Low temperature shape memory recovery of 3D printed poly(D,L-lactide) networks : investigating the potential for long time scale applications

Abstract

Shape memory polymers (SMPs) are materials able to retain a macroscopic deformed state until an external stimulus triggers recovery to the original geometry. Recent research on SMPs has shown how the recovery can be modelled a priori, so that an adequate thermal and mechanical conditioning can be imparted to obtain the desired behaviour. Whereas most applications of SMPs require the recovery process to be fast (seconds), it can be speculated that the right conditioning and the right chemistry of the material can promote a slow recovery behaviour (weeks).
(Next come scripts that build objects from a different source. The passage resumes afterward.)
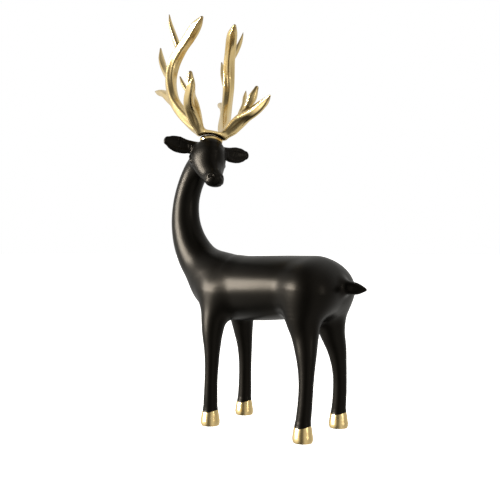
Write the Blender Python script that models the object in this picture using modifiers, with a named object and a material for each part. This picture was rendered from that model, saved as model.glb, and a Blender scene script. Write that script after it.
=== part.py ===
"""A standing stag that looks back over its shoulder, cast with separate antlers.

The stag faces -X, its back runs towards +X and +Z is up. The tables count in UNIT.
"""
import math

import bmesh
import bpy
import numpy as np

# Metres in one step of the tables
UNIT = 0.00985

# Sampling of the limbs
SPAN_STEPS = 10
LOFT_SIDES = 20
CAP_RINGS = 5
CAP_TIP = 0.4
CHUNK = 8000
REACH = 1.3
FAR = 9.0

# Joining and fairing
STAG_VOXEL = 0.11
ANTLER_VOXEL = 0.07
SETTLE_STEPS = 5
RELAX_ROUNDS = 4
PROBE = 0.004
LONGEST_STEP = 0.12
FLATTEST = 0.05
TINY = 1e-9
STAG_TRIANGLES = 6300
ANTLER_TRIANGLES = 3300

# Where the model sits
BOX_MIDDLE_X = -3.12
BOX_MIDDLE_Y = 1.71
FLOOR_SIDE = 60.0

# The head's frame: seat of the antlers, way it looks, tilt of the crown
SEAT = np.array((-4.74, -0.60, 20.28))
LOOK = math.radians(-35.3)
TILT = math.radians(7.7)
GAP = 0.03

# Fillets: how wide the blend is where a limb joins the others
NECK_FILLET = 1.3
TAIL_FILLET = 0.5
FRONT_LEG_FILLET = 0.8
HIND_LEG_FILLET = 0.9
HOOF_FILLET = 0.06
SKULL_FILLET = 0.45
JAW_FILLET = 0.3
EAR_FILLET = 0.2
EAR_CUP_FILLET = 0.06
PAD_FILLET = 0.08

# How far the rounded ends reach, as shares of the smaller half width: first end, last end
ROUND_CAPS = (1.0, 1.0)
TRUNK_CAPS = (1.02, 1.19)
SKULL_CAPS = (0.74, 0.90)
EAR_CAPS = (1.0, 1.6)

# How much narrower the face is in front than behind
SKULL_WEDGE = 0.3

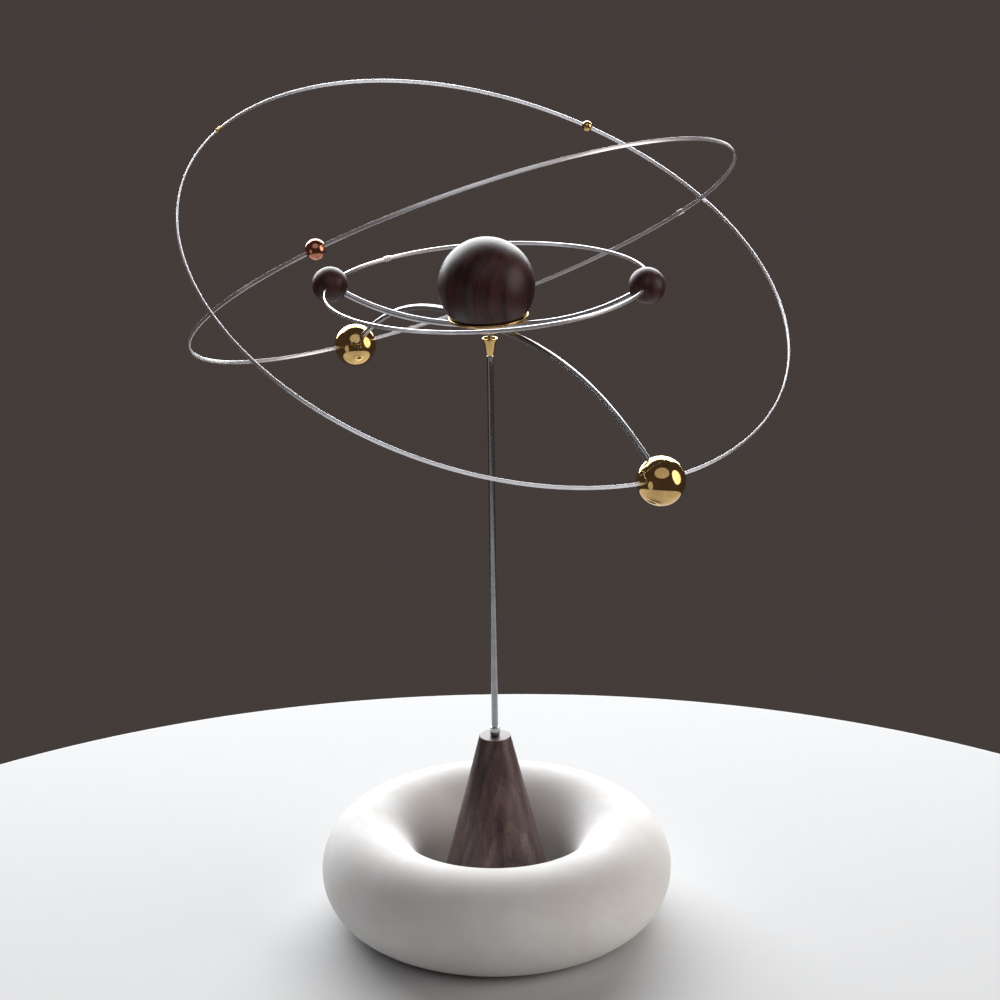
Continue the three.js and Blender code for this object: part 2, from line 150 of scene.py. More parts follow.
class Shader:
    """One procedural material: a Principled shader, and short calls for the nodes that feed it."""

    def __init__(self, name, **values):
        self.material = bpy.data.materials.new(name)
        self.material.use_nodes = True
        self.tree = self.material.node_tree
        self.tree.nodes.clear()
        output = self.tree.nodes.new("ShaderNodeOutputMaterial")
        self.principled = self.tree.nodes.new("ShaderNodeBsdfPrincipled")
        self.tree.links.new(self.principled.outputs[0], output.inputs["Surface"])
        self.set(self.principled, values)

    def set(self, node, values):
        for key, value in values.items():
            socket = node.inputs[key]
            if isinstance(value, bpy.types.NodeSocket):
                self.tree.links.new(value, socket)
            else:
                socket.default_value = value

    def node(self, kind, values=None, **settings):
        node = self.tree.nodes.new("ShaderNode" + kind)
        for key, value in settings.items():
            setattr(node, key, value)
        self.set(node, values or {})
        return node

    def place(self, scale, rotation=(0, 0, 0), location=(0, 0, 0), source=None):
        """Object coordinates in metres, or another vector, scaled, turned and moved."""
        source = source or self.node("TexCoord").outputs["Object"]
        values = {"Vector": source, "Scale": scale, "Rotation": rotation, "Location": location}
        return self.node("Mapping", values).outputs["Vector"]

    def noise(self, vector, scale=1.0, detail=3.0, roughness=0.5, distortion=0.0):
        values = {"Vector": vector, "Scale": scale, "Detail": detail}
        values.update({"Roughness": roughness, "Distortion": distortion})
        return self.node("TexNoise", values).outputs["Fac"]

    def math(self, operation, a, b=0.0):
        return self.node("Math", {0: a, 1: b}, operation=operation).outputs[0]

    def span(self, value, low, high, to_low=0.0, to_high=1.0):
        """value from low..high to to_low..to_high, clamped."""
        values = {"Value": value, "From Min": low, "From Max": high}
        values.update({"To Min": to_low, "To Max": to_high})
        return self.node("MapRange", values).outputs["Result"]

    def ramp(self, value, stops):
        node = self.node("ValToRGB", {"Fac": value})
        elements = node.color_ramp.elements
        while len(elements) < len(stops):
            elements.new(0.5)
        for element, (position, colour) in zip(elements, stops):
            element.position = position
            element.color = (*colour, 1)
        return node.outputs["Color"]

    def mix(self, factor, a, b, blend="MIX"):
        node = self.node("Mix", data_type="RGBA", blend_type=blend)
        for socket, value in ((node.inputs[0], factor), (node.inputs[6], a), (node.inputs[7], b)):
            if isinstance(value, bpy.types.NodeSocket):
                self.tree.links.new(value, socket)
            elif isinstance(value, tuple):
                socket.default_value = (*value, 1)
            else:
                socket.default_value = value
        return node.outputs[2]

    def bump(self, height, depth_mm, strength):
        values = {"Height": height, "Distance": depth_mm * MM, "Strength": strength}
        return self.node("Bump", values).outputs["Normal"]

    def finish(self, **values):
        self.set(self.principled, values)
        return self.material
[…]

Such slow recovering SMPs could be exploited for tissue engineering applications. This field is constantly researching new in vitro strategies and processes that better mimic human tissues native environment and development, particularly by the use of polymeric scaffolds for three-dimensional cell culturing. Following the rationale of mimicking natural tissue development, it has been envisioned that a slowly expanding artificial microenvironment might promote the formation of an organised tissue. This strategy could be enabled by fabricating shape memory scaffolds and instructing the construct to slowly recover from a compressed state to the expanded one, with kinetic similar to the natural tissue growth. Furthermore, scaffold fabrication and shape memory properties, synergistically combine with the use of stereolithography 3D printing (STL). This additive manufacturing technology enables the production of 3D parts with complex geometries and microscale detail, making it the perfect candidate for the fabrication of microporous constructs. Additionally, STL printing results in highly crosslinked networks with innate shape memory properties. Given the above considerations, it is the scope of this work to provide evidence of prolonged recovery kinetics – i.e. one week – of polymeric biomaterials suitable for the STL fabrication of porous scaffolds. This contributes the first investigation of its kind, independently from the field of application. The objective of this work is also to model the shape memory behaviour of the material through existing linear viscoelasticity approaches and predict experimentally observed behaviour during the prolonged recovery. The work will report the synthesis of the biomaterials and their formulation into photo-curable resins for STL printing, as well as the printing testing on a desktop and a professional apparatus.